• [Written instruction]
Copy each line below in which the string "pose" occurs.

----

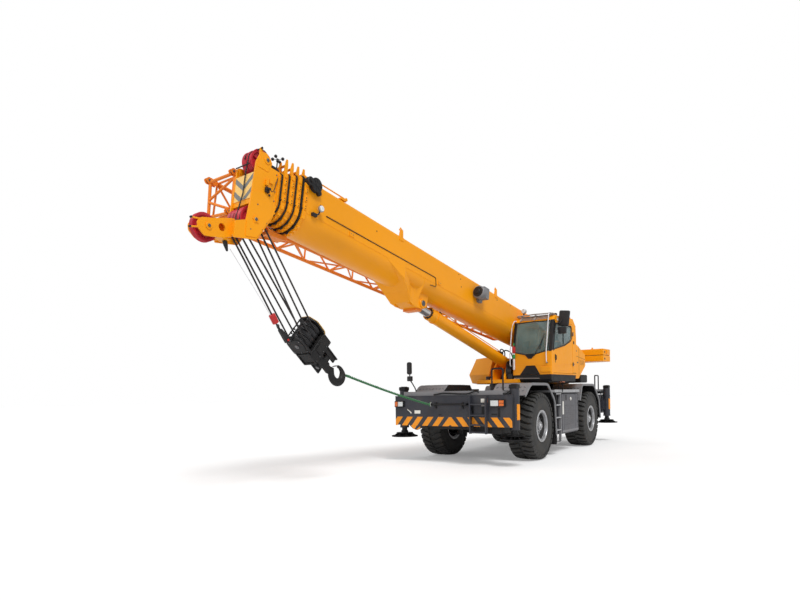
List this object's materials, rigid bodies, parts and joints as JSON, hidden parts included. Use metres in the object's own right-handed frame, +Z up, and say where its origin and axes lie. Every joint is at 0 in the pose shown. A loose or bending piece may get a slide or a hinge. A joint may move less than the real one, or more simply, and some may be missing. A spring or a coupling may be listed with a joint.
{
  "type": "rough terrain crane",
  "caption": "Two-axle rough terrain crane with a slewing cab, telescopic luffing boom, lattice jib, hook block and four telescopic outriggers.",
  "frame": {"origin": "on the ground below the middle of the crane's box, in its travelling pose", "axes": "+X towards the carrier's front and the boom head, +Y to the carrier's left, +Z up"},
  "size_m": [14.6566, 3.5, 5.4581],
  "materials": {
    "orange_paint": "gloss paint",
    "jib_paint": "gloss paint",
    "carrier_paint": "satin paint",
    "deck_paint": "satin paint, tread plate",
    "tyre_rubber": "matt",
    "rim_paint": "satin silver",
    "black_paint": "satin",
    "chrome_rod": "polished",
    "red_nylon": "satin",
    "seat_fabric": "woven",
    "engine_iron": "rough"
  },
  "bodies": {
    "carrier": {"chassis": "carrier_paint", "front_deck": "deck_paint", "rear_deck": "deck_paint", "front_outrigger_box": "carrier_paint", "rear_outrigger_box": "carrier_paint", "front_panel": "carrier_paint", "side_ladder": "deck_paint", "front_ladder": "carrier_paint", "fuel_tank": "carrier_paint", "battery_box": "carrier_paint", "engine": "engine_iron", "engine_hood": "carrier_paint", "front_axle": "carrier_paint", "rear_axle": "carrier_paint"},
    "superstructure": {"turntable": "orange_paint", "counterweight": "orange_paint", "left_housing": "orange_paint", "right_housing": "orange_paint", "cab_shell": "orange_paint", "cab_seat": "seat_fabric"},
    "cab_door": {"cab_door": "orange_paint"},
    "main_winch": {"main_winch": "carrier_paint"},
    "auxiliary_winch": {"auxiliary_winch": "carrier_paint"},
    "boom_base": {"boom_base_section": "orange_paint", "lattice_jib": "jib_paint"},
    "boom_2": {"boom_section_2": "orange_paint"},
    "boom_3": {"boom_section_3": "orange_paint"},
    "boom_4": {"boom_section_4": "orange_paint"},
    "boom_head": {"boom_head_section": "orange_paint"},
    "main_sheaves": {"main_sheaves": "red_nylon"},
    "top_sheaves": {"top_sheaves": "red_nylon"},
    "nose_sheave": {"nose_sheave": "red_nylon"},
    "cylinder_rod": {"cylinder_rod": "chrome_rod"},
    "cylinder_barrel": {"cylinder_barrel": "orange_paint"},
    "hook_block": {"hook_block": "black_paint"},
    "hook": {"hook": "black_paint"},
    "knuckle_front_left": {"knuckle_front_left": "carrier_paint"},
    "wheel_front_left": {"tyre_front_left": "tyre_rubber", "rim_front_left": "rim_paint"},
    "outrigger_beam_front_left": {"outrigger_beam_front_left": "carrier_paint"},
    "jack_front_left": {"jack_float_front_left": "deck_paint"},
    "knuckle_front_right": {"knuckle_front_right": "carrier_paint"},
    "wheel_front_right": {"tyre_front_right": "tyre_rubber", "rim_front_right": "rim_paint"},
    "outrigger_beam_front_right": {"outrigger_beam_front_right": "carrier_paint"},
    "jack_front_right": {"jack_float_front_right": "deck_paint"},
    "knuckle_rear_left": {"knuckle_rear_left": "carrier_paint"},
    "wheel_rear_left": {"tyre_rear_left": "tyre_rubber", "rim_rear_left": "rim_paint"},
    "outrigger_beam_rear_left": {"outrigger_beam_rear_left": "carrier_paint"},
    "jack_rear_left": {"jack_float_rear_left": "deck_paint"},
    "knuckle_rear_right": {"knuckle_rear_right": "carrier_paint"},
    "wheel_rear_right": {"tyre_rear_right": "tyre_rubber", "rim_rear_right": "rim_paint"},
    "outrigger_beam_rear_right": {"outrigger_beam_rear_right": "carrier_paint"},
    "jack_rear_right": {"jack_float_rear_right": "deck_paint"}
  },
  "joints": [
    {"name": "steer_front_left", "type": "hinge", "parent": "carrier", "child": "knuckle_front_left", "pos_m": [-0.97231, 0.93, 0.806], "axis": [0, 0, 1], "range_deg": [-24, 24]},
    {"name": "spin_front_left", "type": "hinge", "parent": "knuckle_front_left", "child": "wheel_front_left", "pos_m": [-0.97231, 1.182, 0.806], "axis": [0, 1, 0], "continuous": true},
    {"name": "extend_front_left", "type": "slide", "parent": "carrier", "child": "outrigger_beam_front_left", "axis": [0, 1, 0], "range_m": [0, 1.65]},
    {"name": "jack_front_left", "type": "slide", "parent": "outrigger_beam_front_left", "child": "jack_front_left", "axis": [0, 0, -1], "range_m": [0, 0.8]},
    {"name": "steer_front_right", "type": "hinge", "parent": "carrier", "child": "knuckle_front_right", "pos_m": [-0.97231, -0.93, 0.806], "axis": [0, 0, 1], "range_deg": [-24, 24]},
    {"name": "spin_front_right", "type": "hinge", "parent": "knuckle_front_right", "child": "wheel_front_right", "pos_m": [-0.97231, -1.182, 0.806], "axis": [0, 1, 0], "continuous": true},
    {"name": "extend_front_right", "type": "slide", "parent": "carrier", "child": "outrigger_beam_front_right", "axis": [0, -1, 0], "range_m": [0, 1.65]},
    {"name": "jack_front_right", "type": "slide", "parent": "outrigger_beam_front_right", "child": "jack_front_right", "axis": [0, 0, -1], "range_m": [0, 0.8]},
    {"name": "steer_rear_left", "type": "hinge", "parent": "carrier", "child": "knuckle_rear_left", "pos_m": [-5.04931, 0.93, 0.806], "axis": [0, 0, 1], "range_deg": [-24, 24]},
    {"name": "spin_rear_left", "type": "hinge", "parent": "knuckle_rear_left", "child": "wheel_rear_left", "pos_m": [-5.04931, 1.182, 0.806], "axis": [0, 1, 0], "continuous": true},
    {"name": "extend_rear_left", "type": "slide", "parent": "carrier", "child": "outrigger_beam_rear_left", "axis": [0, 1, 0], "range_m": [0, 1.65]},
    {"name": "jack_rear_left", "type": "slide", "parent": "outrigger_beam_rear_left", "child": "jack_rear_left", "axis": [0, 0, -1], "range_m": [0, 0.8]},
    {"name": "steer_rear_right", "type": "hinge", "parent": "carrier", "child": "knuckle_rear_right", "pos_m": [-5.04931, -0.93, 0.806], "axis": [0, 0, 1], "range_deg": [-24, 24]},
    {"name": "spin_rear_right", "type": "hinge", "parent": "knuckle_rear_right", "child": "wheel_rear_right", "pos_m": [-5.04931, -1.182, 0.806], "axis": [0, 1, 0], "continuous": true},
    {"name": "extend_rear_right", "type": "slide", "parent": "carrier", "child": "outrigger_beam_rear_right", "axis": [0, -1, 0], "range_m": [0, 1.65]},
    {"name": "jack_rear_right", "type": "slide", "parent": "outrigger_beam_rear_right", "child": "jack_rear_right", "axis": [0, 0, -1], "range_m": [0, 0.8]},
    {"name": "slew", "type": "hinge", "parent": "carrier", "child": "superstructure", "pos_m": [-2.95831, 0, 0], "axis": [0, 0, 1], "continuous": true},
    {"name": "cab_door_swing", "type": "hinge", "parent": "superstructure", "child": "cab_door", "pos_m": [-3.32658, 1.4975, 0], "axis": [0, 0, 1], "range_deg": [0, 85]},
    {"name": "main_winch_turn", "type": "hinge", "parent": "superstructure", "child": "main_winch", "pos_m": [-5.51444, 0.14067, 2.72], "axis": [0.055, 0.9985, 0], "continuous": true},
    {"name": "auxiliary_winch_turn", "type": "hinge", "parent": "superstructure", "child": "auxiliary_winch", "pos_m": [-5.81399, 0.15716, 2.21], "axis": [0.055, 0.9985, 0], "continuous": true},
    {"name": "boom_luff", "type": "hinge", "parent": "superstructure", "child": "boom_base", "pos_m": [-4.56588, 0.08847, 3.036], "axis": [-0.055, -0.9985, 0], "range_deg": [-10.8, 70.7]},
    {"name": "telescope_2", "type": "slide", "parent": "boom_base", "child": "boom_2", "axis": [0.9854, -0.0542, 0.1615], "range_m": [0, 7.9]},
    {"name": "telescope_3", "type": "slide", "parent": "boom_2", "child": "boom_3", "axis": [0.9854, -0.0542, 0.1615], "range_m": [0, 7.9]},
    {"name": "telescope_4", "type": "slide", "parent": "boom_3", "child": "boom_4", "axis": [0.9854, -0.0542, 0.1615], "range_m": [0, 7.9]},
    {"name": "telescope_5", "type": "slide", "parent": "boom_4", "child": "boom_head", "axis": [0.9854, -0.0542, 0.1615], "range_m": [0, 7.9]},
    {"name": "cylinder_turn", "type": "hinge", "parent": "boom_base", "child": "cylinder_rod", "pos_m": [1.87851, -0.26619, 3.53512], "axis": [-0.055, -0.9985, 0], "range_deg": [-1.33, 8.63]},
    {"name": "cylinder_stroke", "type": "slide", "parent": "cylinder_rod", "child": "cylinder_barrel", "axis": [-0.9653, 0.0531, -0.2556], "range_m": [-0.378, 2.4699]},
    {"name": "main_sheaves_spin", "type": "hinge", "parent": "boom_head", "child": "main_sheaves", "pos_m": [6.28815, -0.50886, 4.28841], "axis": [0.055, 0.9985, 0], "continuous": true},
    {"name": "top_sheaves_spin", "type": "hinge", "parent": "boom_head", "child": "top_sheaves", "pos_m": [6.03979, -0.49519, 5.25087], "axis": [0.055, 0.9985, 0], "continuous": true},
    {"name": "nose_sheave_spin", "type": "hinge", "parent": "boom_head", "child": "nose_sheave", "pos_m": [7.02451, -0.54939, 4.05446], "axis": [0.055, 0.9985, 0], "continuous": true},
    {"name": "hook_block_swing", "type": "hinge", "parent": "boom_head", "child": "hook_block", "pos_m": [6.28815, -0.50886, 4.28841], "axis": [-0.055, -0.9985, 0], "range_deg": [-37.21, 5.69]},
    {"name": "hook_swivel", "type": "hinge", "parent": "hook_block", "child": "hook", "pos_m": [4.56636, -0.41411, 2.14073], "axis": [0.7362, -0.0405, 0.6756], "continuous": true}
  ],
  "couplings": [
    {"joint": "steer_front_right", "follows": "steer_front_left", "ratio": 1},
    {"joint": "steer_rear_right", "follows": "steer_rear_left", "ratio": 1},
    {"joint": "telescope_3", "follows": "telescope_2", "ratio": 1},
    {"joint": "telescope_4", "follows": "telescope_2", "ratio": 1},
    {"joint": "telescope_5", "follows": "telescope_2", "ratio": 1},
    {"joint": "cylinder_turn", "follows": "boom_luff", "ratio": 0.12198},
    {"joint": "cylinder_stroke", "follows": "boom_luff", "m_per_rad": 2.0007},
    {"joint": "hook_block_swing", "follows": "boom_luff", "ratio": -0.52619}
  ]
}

----

• [Answer for the task]
List this object's materials, rigid bodies, parts and joints as JSON, hidden parts included. Use metres in the object's own right-handed frame, +Z up, and say where its origin and axes lie. Every joint is at 0 in the pose shown. A loose or bending piece may get a slide or a hinge. A joint may move less than the real one, or more simply, and some may be missing. A spring or a coupling may be listed with a joint.
  "frame": {"origin": "on the ground below the middle of the crane's box, in its travelling pose", "axes": "+X towards the carrier's front and the boom head, +Y to the carrier's left, +Z up"},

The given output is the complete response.